[begin Source material]

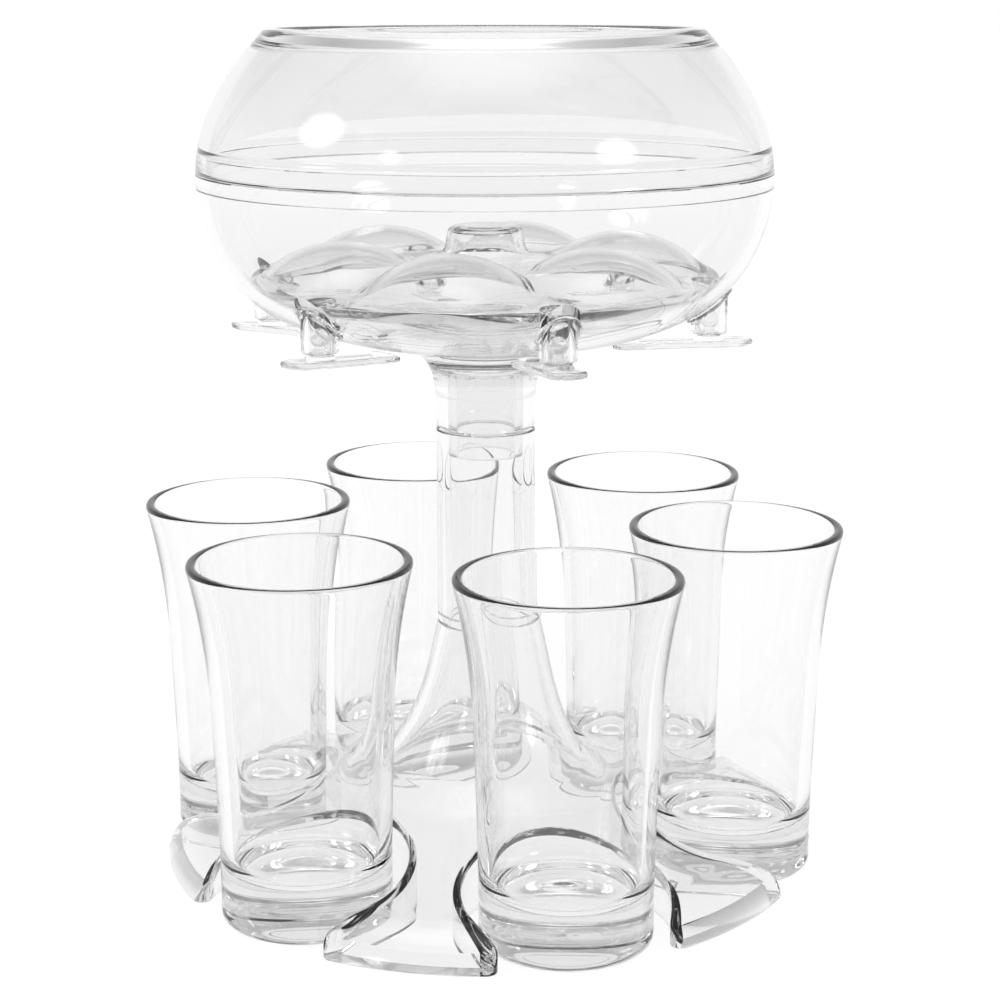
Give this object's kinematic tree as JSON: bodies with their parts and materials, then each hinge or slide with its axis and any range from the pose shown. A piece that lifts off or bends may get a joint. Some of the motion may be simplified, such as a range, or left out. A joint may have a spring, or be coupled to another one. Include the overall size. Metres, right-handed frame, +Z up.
{
  "type": "party shot dispenser",
  "caption": "Clear table-top shot dispenser: an open round bowl on a column feeds stoppered spouts, each over a shot glass standing in a recess of a flower-shaped base.",
  "frame": {"origin": "centre of the bounding box on the table plane, on the axis of the column", "axes": "+Z up along the column, -Y towards the glass of node glass_1, +X to its right seen from the front"},
  "size_m": [0.141, 0.1532, 0.1769],
  "materials": {
    "clear_plastic": "clear colourless moulded acrylic, polished",
    "silicone": "milky translucent silicone rubber, satin",
    "clear_glass": "clear colourless pressed glass, fire polished"
  },
  "bodies": {
    "stand": {"base": "clear_plastic", "column": "clear_plastic"},
    "pivot": {"connector_sleeve": "clear_plastic"},
    "bowl": {"bowl_lower": "clear_plastic", "bowl_upper": "clear_plastic", "flow_divider": "clear_plastic", "spout_1": "clear_plastic", "spout_2": "clear_plastic", "spout_3": "clear_plastic", "spout_4": "clear_plastic", "spout_5": "clear_plastic", "spout_6": "clear_plastic"},
    "stopper_1": {"stopper_1": "silicone"},
    "stopper_2": {"stopper_2": "silicone"},
    "stopper_3": {"stopper_3": "silicone"},
    "stopper_4": {"stopper_4": "silicone"},
    "stopper_5": {"stopper_5": "silicone"},
    "stopper_6": {"stopper_6": "silicone"},
    "glass_1": {"glass_1": "clear_glass"},
    "glass_2": {"glass_2": "clear_glass"},
    "glass_3": {"glass_3": "clear_glass"},
    "glass_4": {"glass_4": "clear_glass"},
    "glass_5": {"glass_5": "clear_glass"},
    "glass_6": {"glass_6": "clear_glass"}
  },
  "joints": [
    {"name": "bowl_lift", "type": "slide", "parent": "stand", "child": "pivot", "axis": [0, 0, 1], "range_m": [0, 0.03]},
    {"name": "bowl_turn", "type": "hinge", "parent": "pivot", "child": "bowl", "pos_m": [0, 0, 0.1], "axis": [0, 0, 1], "continuous": true},
    {"name": "stopper_1_pull", "type": "slide", "parent": "bowl", "child": "stopper_1", "axis": [0, 0, -1], "range_m": [0, 0.01]},
    {"name": "stopper_2_pull", "type": "slide", "parent": "bowl", "child": "stopper_2", "axis": [0, 0, -1], "range_m": [0, 0.01]},
    {"name": "stopper_3_pull", "type": "slide", "parent": "bowl", "child": "stopper_3", "axis": [0, 0, -1], "range_m": [0, 0.01]},
    {"name": "stopper_4_pull", "type": "slide", "parent": "bowl", "child": "stopper_4", "axis": [0, 0, -1], "range_m": [0, 0.01]},
    {"name": "stopper_5_pull", "type": "slide", "parent": "bowl", "child": "stopper_5", "axis": [0, 0, -1], "range_m": [0, 0.01]},
    {"name": "stopper_6_pull", "type": "slide", "parent": "bowl", "child": "stopper_6", "axis": [0, 0, -1], "range_m": [0, 0.01]},
    {"name": "glass_1_lift", "type": "slide", "parent": "stand", "child": "glass_1", "axis": [0, 0, 1], "range_m": [0, 0.022]},
    {"name": "glass_2_lift", "type": "slide", "parent": "stand", "child": "glass_2", "axis": [0, 0, 1], "range_m": [0, 0.022]},
    {"name": "glass_3_lift", "type": "slide", "parent": "stand", "child": "glass_3", "axis": [0, 0, 1], "range_m": [0, 0.022]},
    {"name": "glass_4_lift", "type": "slide", "parent": "stand", "child": "glass_4", "axis": [0, 0, 1], "range_m": [0, 0.022]},
    {"name": "glass_5_lift", "type": "slide", "parent": "stand", "child": "glass_5", "axis": [0, 0, 1], "range_m": [0, 0.022]},
    {"name": "glass_6_lift", "type": "slide", "parent": "stand", "child": "glass_6", "axis": [0, 0, 1], "range_m": [0, 0.022]}
  ]
}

[end Source material]

Please repeat the listing exactly, with nothing left out.

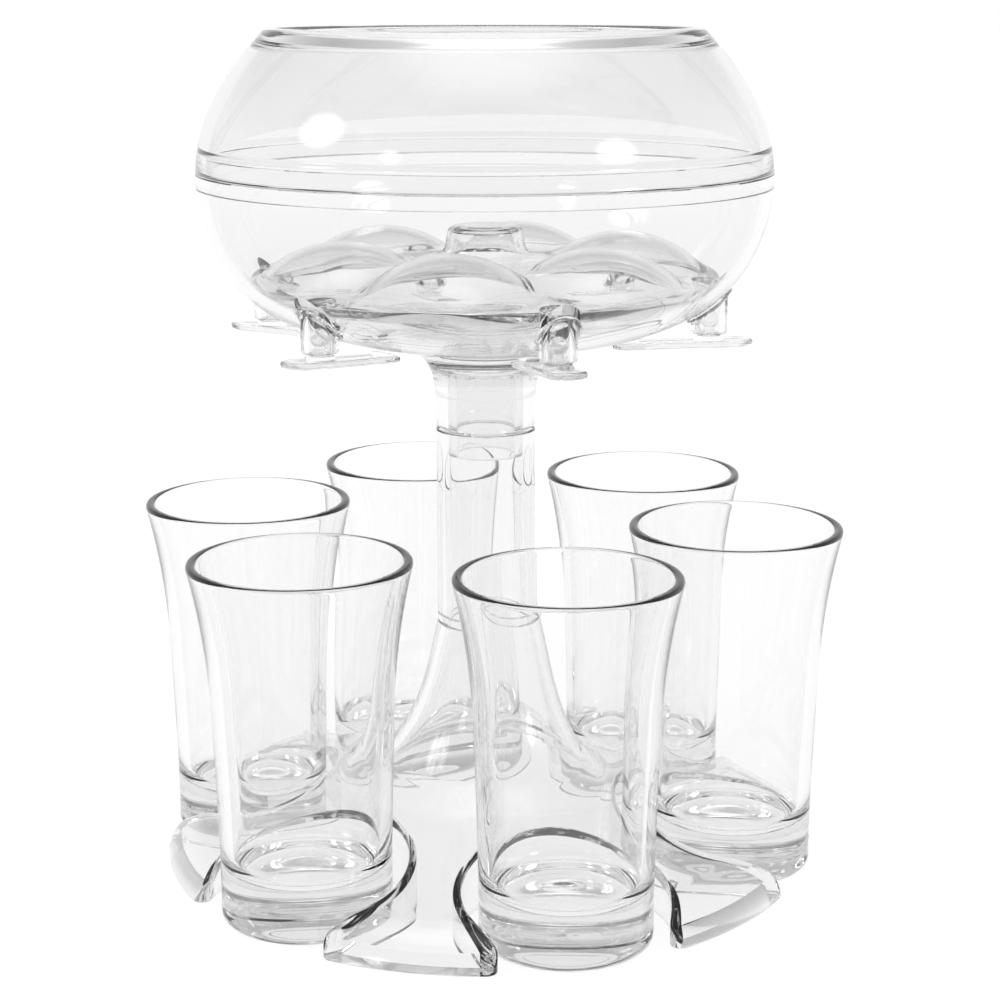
Give this object's kinematic tree as JSON: bodies with their parts and materials, then each hinge or slide with its axis and any range from the pose shown. A piece that lifts off or bends may get a joint. Some of the motion may be simplified, such as a range, or left out. A joint may have a spring, or be coupled to another one. Include the overall size. Metres, right-handed frame, +Z up.
{
  "type": "party shot dispenser",
  "caption": "Clear table-top shot dispenser: an open round bowl on a column feeds stoppered spouts, each over a shot glass standing in a recess of a flower-shaped base.",
  "frame": {"origin": "centre of the bounding box on the table plane, on the axis of the column", "axes": "+Z up along the column, -Y towards the glass of node glass_1, +X to its right seen from the front"},
  "size_m": [0.141, 0.1532, 0.1769],
  "materials": {
    "clear_plastic": "clear colourless moulded acrylic, polished",
    "silicone": "milky translucent silicone rubber, satin",
    "clear_glass": "clear colourless pressed glass, fire polished"
  },
  "bodies": {
    "stand": {"base": "clear_plastic", "column": "clear_plastic"},
    "pivot": {"connector_sleeve": "clear_plastic"},
    "bowl": {"bowl_lower": "clear_plastic", "bowl_upper": "clear_plastic", "flow_divider": "clear_plastic", "spout_1": "clear_plastic", "spout_2": "clear_plastic", "spout_3": "clear_plastic", "spout_4": "clear_plastic", "spout_5": "clear_plastic", "spout_6": "clear_plastic"},
    "stopper_1": {"stopper_1": "silicone"},
    "stopper_2": {"stopper_2": "silicone"},
    "stopper_3": {"stopper_3": "silicone"},
    "stopper_4": {"stopper_4": "silicone"},
    "stopper_5": {"stopper_5": "silicone"},
    "stopper_6": {"stopper_6": "silicone"},
    "glass_1": {"glass_1": "clear_glass"},
    "glass_2": {"glass_2": "clear_glass"},
    "glass_3": {"glass_3": "clear_glass"},
    "glass_4": {"glass_4": "clear_glass"},
    "glass_5": {"glass_5": "clear_glass"},
    "glass_6": {"glass_6": "clear_glass"}
  },
  "joints": [
    {"name": "bowl_lift", "type": "slide", "parent": "stand", "child": "pivot", "axis": [0, 0, 1], "range_m": [0, 0.03]},
    {"name": "bowl_turn", "type": "hinge", "parent": "pivot", "child": "bowl", "pos_m": [0, 0, 0.1], "axis": [0, 0, 1], "continuous": true},
    {"name": "stopper_1_pull", "type": "slide", "parent": "bowl", "child": "stopper_1", "axis": [0, 0, -1], "range_m": [0, 0.01]},
    {"name": "stopper_2_pull", "type": "slide", "parent": "bowl", "child": "stopper_2", "axis": [0, 0, -1], "range_m": [0, 0.01]},
    {"name": "stopper_3_pull", "type": "slide", "parent": "bowl", "child": "stopper_3", "axis": [0, 0, -1], "range_m": [0, 0.01]},
    {"name": "stopper_4_pull", "type": "slide", "parent": "bowl", "child": "stopper_4", "axis": [0, 0, -1], "range_m": [0, 0.01]},
    {"name": "stopper_5_pull", "type": "slide", "parent": "bowl", "child": "stopper_5", "axis": [0, 0, -1], "range_m": [0, 0.01]},
    {"name": "stopper_6_pull", "type": "slide", "parent": "bowl", "child": "stopper_6", "axis": [0, 0, -1], "range_m": [0, 0.01]},
    {"name": "glass_1_lift", "type": "slide", "parent": "stand", "child": "glass_1", "axis": [0, 0, 1], "range_m": [0, 0.022]},
    {"name": "glass_2_lift", "type": "slide", "parent": "stand", "child": "glass_2", "axis": [0, 0, 1], "range_m": [0, 0.022]},
    {"name": "glass_3_lift", "type": "slide", "parent": "stand", "child": "glass_3", "axis": [0, 0, 1], "range_m": [0, 0.022]},
    {"name": "glass_4_lift", "type": "slide", "parent": "stand", "child": "glass_4", "axis": [0, 0, 1], "range_m": [0, 0.022]},
    {"name": "glass_5_lift", "type": "slide", "parent": "stand", "child": "glass_5", "axis": [0, 0, 1], "range_m": [0, 0.022]},
    {"name": "glass_6_lift", "type": "slide", "parent": "stand", "child": "glass_6", "axis": [0, 0, 1], "range_m": [0, 0.022]}
  ]
}